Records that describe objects
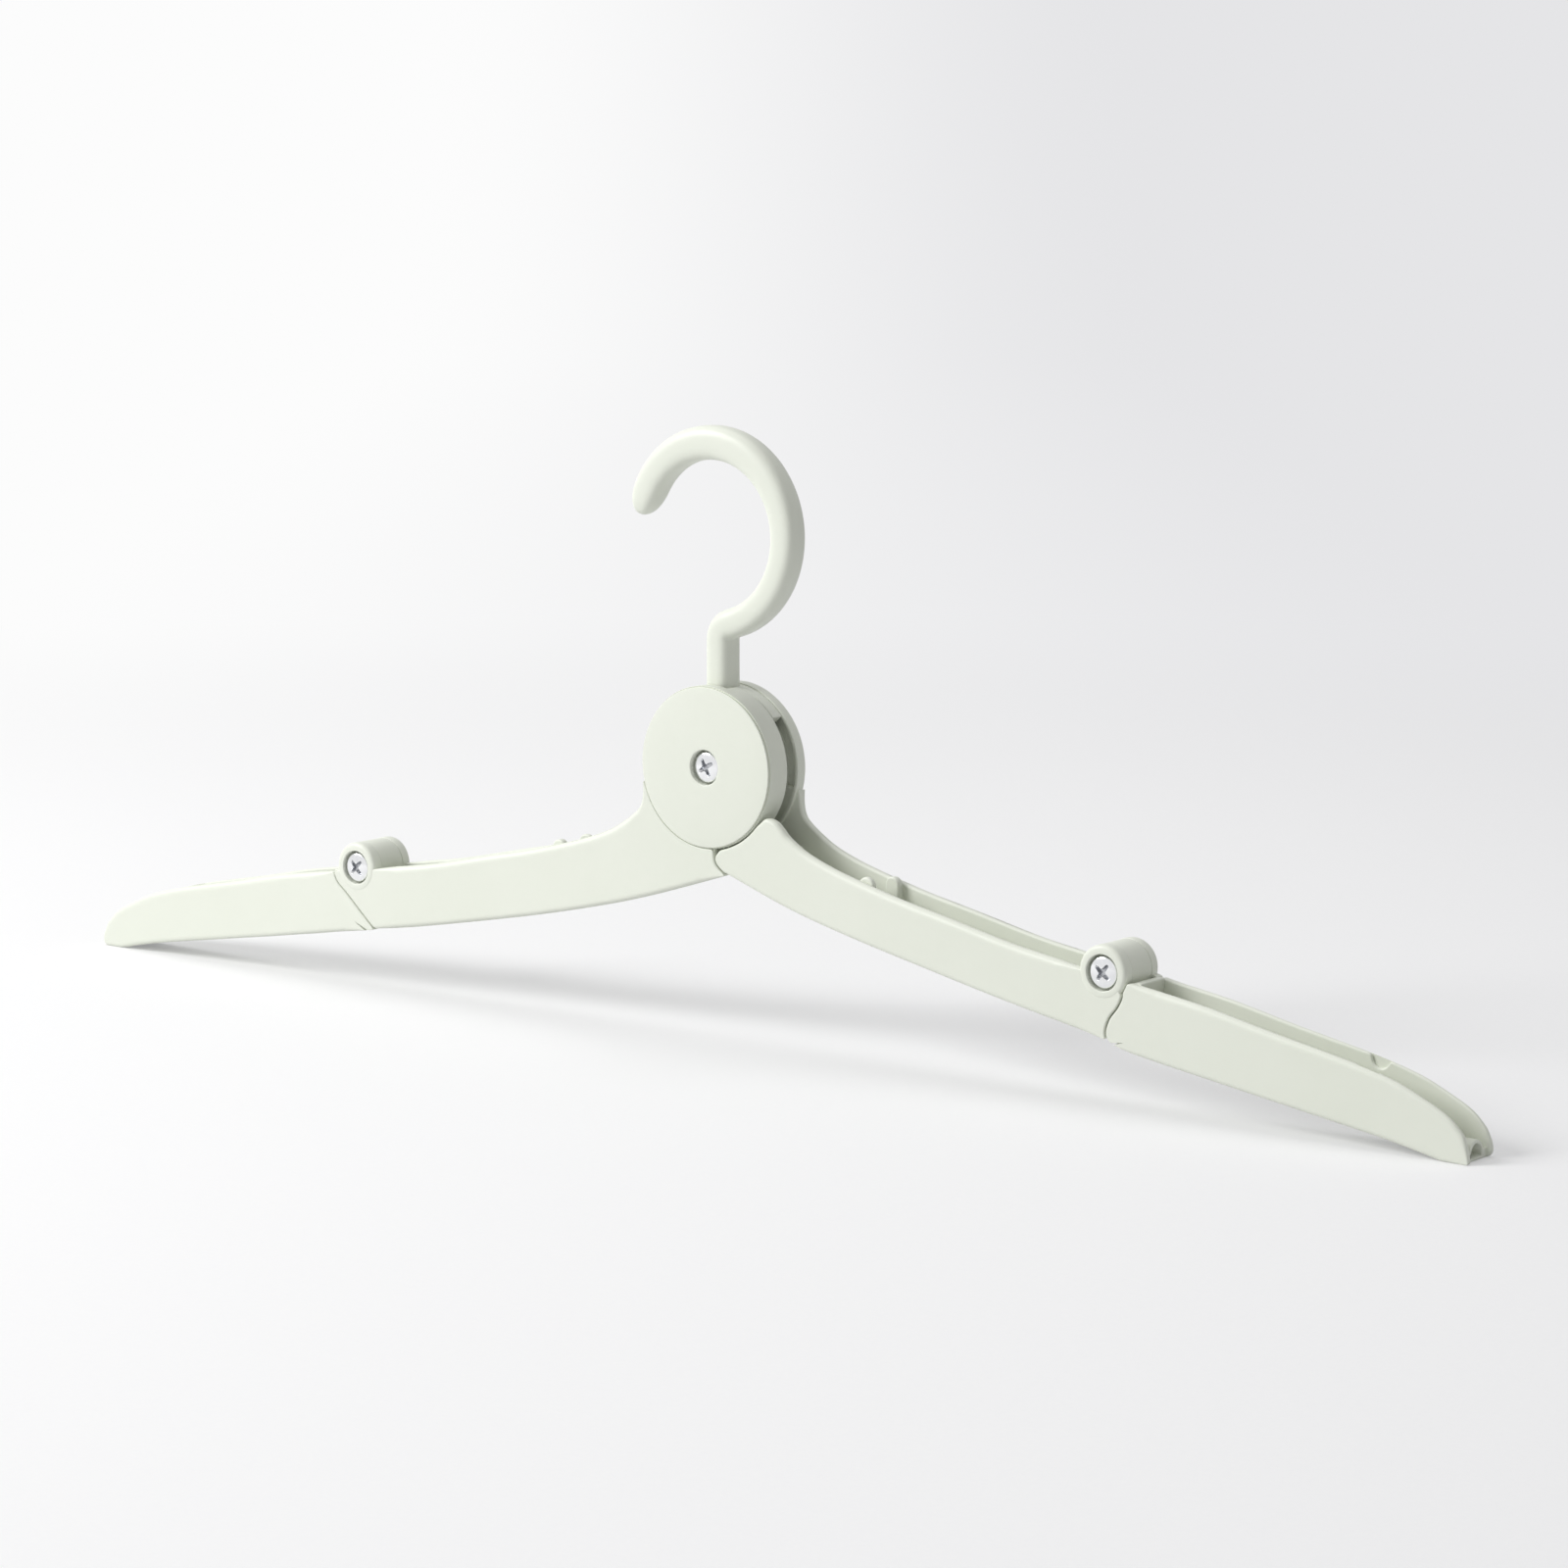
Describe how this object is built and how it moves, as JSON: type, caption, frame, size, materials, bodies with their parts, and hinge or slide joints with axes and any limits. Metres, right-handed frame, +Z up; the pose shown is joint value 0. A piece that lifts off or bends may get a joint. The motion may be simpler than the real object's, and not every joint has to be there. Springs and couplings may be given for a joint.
{
  "type": "folding travel hanger",
  "caption": "Folding clothes hanger: open hook on a round hub, channel-section inner and outer arms that fold over each other on screwed pivots and swing up beside the hook",
  "frame": {"origin": "the top of the hook's inside, where the rail bears", "axes": "+X along the arms to the viewer's right, +Y to the rear, +Z up"},
  "size_m": [0.4128, 0.0148, 0.147],
  "materials": {
    "pale_plastic": "satin",
    "bright_metal": "polished",
    "washer_plastic": "satin"
  },
  "bodies": {
    "hook": {"hook": "pale_plastic", "hub_screw": "bright_metal", "hub_barrel_nut": "bright_metal", "rear_friction_washer": "washer_plastic", "front_friction_washer": "washer_plastic"},
    "right_inner": {"right_inner_arm": "pale_plastic", "right_elbow_screw": "bright_metal", "right_elbow_barrel_nut": "bright_metal"},
    "left_inner": {"left_inner_arm": "pale_plastic", "left_elbow_screw": "bright_metal", "left_elbow_barrel_nut": "bright_metal"},
    "right_outer": {"right_outer_arm": "pale_plastic"},
    "left_outer": {"left_outer_arm": "pale_plastic"}
  },
  "joints": [
    {"name": "right_hub_fold", "type": "hinge", "parent": "hook", "child": "right_inner", "pos_m": [0, 0, -0.07259], "axis": [0, -1, 0], "range_deg": [0, 74]},
    {"name": "left_hub_fold", "type": "hinge", "parent": "hook", "child": "left_inner", "pos_m": [0, 0, -0.07259], "axis": [0, 1, 0], "range_deg": [0, 74]},
    {"name": "right_elbow_fold", "type": "hinge", "parent": "right_inner", "child": "right_outer", "pos_m": [0.1133, 0, -0.10844], "axis": [0, -1, 0], "range_deg": [0, 180]},
    {"name": "left_elbow_fold", "type": "hinge", "parent": "left_inner", "child": "left_outer", "pos_m": [-0.1133, 0, -0.10844], "axis": [0, 1, 0], "range_deg": [0, 180]}
  ]
}
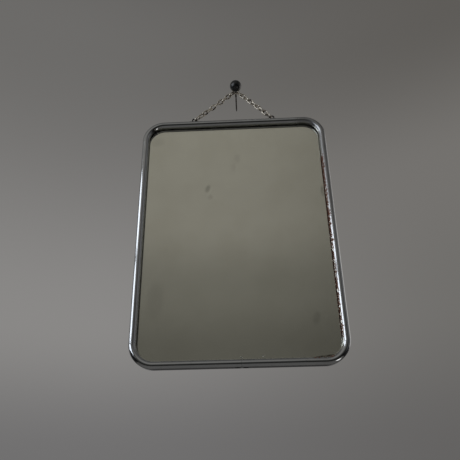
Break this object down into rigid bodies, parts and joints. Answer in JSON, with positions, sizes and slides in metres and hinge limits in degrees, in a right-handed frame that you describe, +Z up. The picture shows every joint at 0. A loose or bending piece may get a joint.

— Prompt —
Extract every line that has the string "handed" in it.

— Answer to the exercise —
Describe how this object is built and how it moves, as JSON: type, caption, frame, size, materials, bodies with their parts, and hinge or slide joints with axes and any limits. Metres, right-handed frame, +Z up; the pose shown is joint value 0. A piece that lifts off or bends may get a joint. The motion may be simpler than the real object's, and not every joint has to be there. Springs and couplings may be given for a joint.
Break this object down into rigid bodies, parts and joints. Answer in JSON, with positions, sizes and slides in metres and hinge limits in degrees, in a right-handed frame that you describe, +Z up. The picture shows every joint at 0. A loose or bending piece may get a joint.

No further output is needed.